--- Available data ---

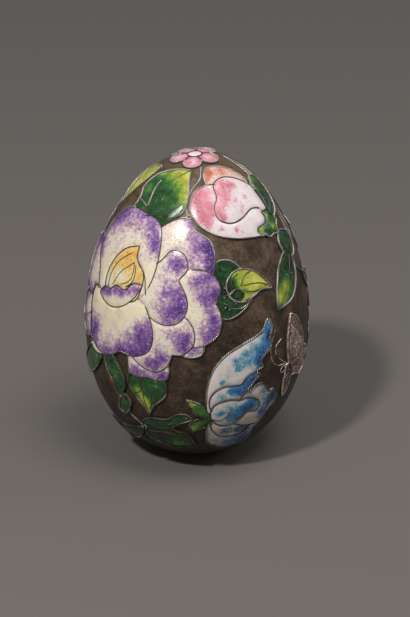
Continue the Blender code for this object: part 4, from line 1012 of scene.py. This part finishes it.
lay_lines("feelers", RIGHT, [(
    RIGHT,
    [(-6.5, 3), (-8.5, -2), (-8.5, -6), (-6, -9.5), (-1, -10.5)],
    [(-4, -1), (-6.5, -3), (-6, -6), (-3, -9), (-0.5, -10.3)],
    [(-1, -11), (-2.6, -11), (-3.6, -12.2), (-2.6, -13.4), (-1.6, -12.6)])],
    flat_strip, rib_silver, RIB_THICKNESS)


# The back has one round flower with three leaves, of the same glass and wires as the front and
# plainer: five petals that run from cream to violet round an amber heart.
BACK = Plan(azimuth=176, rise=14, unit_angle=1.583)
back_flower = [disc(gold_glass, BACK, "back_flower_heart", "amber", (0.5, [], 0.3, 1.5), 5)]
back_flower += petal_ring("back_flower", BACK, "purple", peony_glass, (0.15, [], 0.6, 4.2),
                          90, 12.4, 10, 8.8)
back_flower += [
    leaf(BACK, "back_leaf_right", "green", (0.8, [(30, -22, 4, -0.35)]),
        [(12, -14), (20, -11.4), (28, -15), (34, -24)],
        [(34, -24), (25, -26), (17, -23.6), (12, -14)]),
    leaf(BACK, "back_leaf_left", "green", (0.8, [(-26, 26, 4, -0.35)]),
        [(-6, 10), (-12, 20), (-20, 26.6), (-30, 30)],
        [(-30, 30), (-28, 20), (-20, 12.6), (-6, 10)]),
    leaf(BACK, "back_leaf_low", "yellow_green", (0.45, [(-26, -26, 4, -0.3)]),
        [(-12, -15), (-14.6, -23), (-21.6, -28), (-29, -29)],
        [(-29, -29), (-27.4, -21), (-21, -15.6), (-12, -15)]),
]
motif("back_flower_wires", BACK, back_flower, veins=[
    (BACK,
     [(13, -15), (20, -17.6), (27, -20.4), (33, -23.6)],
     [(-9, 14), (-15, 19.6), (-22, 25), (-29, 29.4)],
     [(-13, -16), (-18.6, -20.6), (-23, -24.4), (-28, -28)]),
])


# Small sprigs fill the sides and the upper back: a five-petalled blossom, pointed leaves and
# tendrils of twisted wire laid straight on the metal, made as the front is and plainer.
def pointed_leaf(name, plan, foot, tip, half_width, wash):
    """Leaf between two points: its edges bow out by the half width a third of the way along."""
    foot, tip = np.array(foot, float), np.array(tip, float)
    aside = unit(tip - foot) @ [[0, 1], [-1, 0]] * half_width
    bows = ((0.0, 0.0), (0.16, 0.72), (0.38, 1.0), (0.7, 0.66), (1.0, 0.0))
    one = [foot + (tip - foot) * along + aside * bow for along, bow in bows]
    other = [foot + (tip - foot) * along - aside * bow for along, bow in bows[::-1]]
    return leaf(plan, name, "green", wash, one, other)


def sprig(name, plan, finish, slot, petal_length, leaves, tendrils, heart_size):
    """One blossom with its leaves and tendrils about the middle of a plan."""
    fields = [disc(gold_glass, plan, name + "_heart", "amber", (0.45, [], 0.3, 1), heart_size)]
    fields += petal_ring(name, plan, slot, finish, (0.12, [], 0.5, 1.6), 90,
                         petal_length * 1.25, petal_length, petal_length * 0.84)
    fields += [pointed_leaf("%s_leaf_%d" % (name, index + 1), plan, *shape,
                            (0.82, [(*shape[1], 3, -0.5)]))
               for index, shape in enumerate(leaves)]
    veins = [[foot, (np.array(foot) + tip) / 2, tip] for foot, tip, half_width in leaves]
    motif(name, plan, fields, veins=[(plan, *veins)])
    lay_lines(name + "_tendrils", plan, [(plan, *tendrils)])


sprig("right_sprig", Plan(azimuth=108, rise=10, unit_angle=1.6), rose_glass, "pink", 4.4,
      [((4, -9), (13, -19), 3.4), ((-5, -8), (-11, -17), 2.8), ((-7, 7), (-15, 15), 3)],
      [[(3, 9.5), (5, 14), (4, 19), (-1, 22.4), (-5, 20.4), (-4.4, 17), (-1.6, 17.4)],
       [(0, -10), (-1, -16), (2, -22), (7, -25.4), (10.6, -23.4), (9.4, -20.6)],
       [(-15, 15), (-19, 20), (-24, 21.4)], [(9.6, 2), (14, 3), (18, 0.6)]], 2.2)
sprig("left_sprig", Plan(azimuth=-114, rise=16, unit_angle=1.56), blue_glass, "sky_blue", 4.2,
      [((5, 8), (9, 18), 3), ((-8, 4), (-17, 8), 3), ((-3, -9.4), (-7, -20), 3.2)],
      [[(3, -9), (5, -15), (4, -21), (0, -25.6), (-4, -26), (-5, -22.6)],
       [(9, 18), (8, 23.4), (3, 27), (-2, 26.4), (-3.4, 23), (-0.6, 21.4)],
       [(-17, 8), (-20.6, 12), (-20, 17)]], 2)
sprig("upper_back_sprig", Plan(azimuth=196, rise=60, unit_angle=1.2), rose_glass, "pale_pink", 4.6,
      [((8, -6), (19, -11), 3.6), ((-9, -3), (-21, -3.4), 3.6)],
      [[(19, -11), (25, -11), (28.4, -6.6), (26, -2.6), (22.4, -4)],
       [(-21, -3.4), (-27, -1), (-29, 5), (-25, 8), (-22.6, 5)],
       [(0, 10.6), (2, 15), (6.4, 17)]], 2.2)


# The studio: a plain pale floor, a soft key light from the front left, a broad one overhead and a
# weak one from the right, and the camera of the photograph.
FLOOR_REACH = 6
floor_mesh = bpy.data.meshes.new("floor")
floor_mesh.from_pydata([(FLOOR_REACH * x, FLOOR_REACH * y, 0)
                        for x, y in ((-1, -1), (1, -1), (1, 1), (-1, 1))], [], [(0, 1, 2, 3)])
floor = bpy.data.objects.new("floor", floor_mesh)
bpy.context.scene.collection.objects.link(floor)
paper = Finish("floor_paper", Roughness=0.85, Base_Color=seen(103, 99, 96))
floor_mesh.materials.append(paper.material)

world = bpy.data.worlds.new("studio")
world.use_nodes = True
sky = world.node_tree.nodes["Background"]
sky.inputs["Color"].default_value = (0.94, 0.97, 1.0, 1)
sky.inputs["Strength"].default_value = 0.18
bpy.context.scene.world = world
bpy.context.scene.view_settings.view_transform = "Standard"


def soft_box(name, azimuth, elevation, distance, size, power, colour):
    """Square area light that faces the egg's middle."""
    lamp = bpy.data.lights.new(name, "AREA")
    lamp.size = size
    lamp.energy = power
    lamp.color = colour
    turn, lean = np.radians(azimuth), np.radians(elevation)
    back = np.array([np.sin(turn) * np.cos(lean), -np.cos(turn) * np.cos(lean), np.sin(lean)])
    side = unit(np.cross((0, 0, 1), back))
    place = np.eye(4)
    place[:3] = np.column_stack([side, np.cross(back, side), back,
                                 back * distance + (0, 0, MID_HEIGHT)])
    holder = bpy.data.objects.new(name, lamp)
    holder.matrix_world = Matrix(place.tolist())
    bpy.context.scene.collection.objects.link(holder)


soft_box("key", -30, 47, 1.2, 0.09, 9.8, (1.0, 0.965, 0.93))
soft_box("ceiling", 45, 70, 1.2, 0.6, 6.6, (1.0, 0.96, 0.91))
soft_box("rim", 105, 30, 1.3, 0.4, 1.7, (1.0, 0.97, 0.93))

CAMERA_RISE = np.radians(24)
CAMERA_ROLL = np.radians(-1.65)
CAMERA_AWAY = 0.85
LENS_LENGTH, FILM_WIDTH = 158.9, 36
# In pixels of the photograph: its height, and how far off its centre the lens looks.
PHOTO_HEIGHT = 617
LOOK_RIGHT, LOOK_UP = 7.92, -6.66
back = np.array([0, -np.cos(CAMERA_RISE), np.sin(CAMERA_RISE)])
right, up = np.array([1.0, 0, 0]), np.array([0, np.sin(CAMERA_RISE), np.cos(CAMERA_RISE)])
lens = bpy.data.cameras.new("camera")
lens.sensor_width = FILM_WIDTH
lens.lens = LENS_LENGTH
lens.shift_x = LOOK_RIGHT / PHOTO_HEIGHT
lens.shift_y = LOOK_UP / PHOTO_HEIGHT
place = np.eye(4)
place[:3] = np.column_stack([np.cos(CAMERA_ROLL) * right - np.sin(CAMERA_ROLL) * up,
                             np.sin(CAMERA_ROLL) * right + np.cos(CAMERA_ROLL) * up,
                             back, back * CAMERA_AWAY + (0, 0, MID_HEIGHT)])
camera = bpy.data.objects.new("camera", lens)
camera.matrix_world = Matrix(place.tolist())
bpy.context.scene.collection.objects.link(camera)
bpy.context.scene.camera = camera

---
--- Available data ---

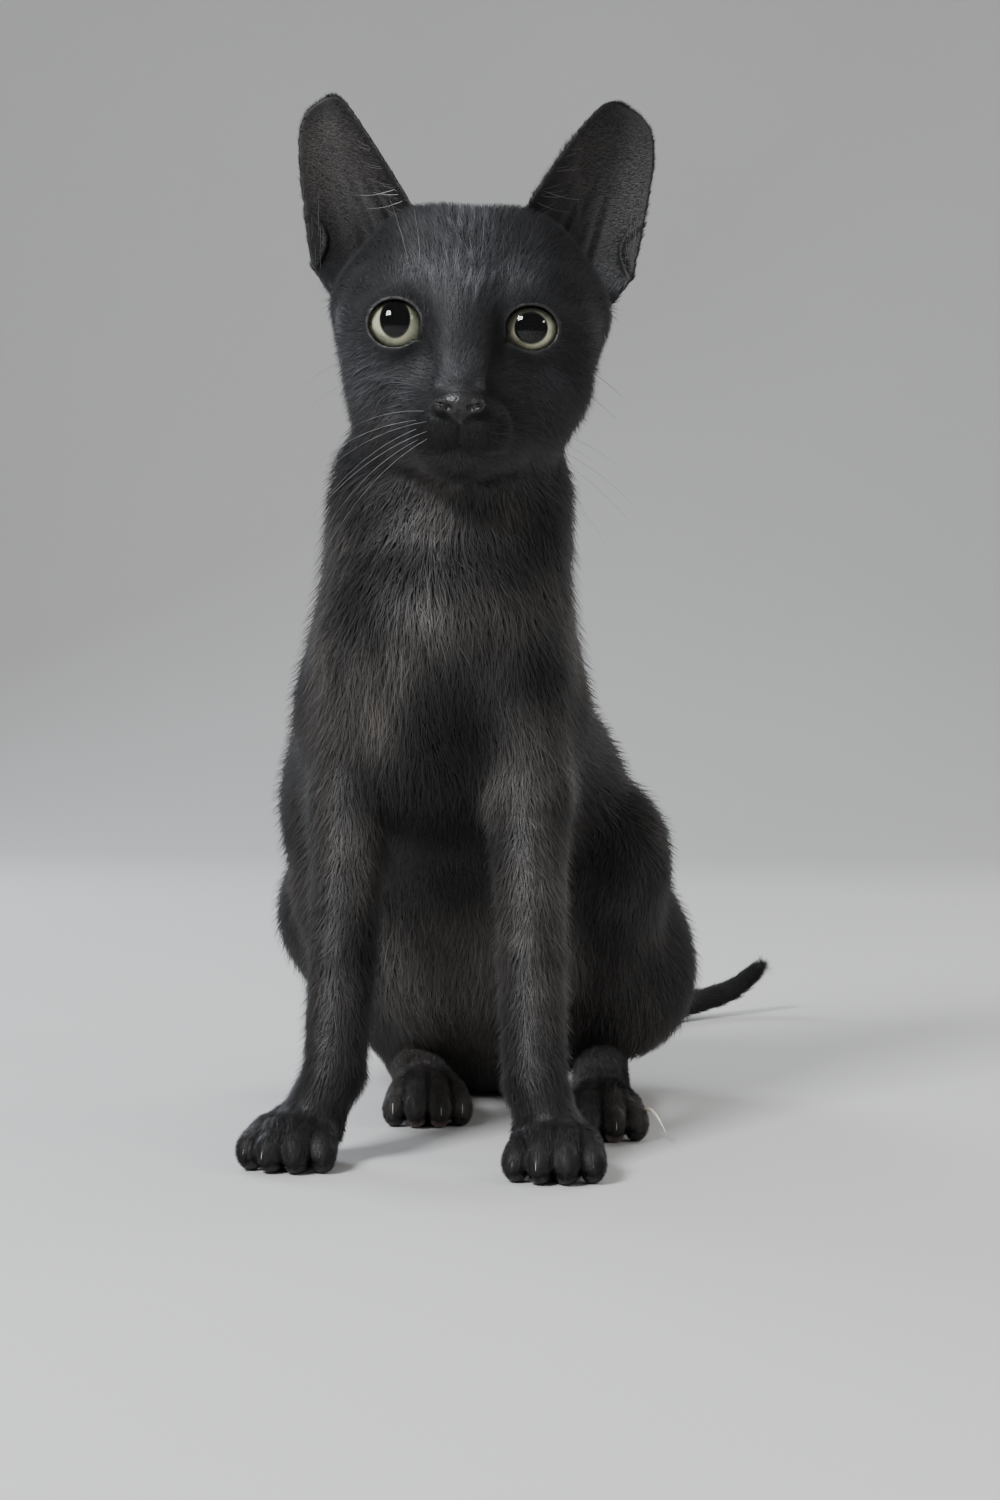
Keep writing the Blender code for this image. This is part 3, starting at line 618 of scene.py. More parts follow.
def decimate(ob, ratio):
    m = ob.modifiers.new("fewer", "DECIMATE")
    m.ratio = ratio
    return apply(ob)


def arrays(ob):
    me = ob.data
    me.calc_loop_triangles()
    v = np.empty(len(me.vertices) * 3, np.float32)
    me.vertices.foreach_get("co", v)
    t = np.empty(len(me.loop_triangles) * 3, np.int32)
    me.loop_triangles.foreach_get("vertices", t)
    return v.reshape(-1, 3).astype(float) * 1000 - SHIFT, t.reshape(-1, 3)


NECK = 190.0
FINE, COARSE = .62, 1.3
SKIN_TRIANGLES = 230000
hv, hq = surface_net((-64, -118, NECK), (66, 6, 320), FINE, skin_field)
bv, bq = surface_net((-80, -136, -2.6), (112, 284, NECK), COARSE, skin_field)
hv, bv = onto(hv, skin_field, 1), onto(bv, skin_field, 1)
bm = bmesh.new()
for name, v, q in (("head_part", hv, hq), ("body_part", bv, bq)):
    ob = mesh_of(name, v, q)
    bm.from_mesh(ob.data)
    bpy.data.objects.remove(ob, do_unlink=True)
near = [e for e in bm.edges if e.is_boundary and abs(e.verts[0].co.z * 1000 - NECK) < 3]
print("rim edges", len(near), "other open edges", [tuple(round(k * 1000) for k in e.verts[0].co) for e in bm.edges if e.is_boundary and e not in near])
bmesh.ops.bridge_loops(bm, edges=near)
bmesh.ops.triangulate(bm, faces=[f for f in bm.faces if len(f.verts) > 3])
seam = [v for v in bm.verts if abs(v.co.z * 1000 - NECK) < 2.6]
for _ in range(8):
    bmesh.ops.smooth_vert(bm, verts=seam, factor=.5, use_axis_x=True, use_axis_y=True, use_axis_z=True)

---

#### Task:
From the entries above, extract only the lines running from the one containing "Continue the Blender" through the one containing "flat_strip, rib_silver, RIB_THICKNESS)", inclusive.

#### Task output:
Continue the Blender code for this object: part 4, from line 1012 of scene.py. This part finishes it.
lay_lines("feelers", RIGHT, [(
    RIGHT,
    [(-6.5, 3), (-8.5, -2), (-8.5, -6), (-6, -9.5), (-1, -10.5)],
    [(-4, -1), (-6.5, -3), (-6, -6), (-3, -9), (-0.5, -10.3)],
    [(-1, -11), (-2.6, -11), (-3.6, -12.2), (-2.6, -13.4), (-1.6, -12.6)])],
    flat_strip, rib_silver, RIB_THICKNESS)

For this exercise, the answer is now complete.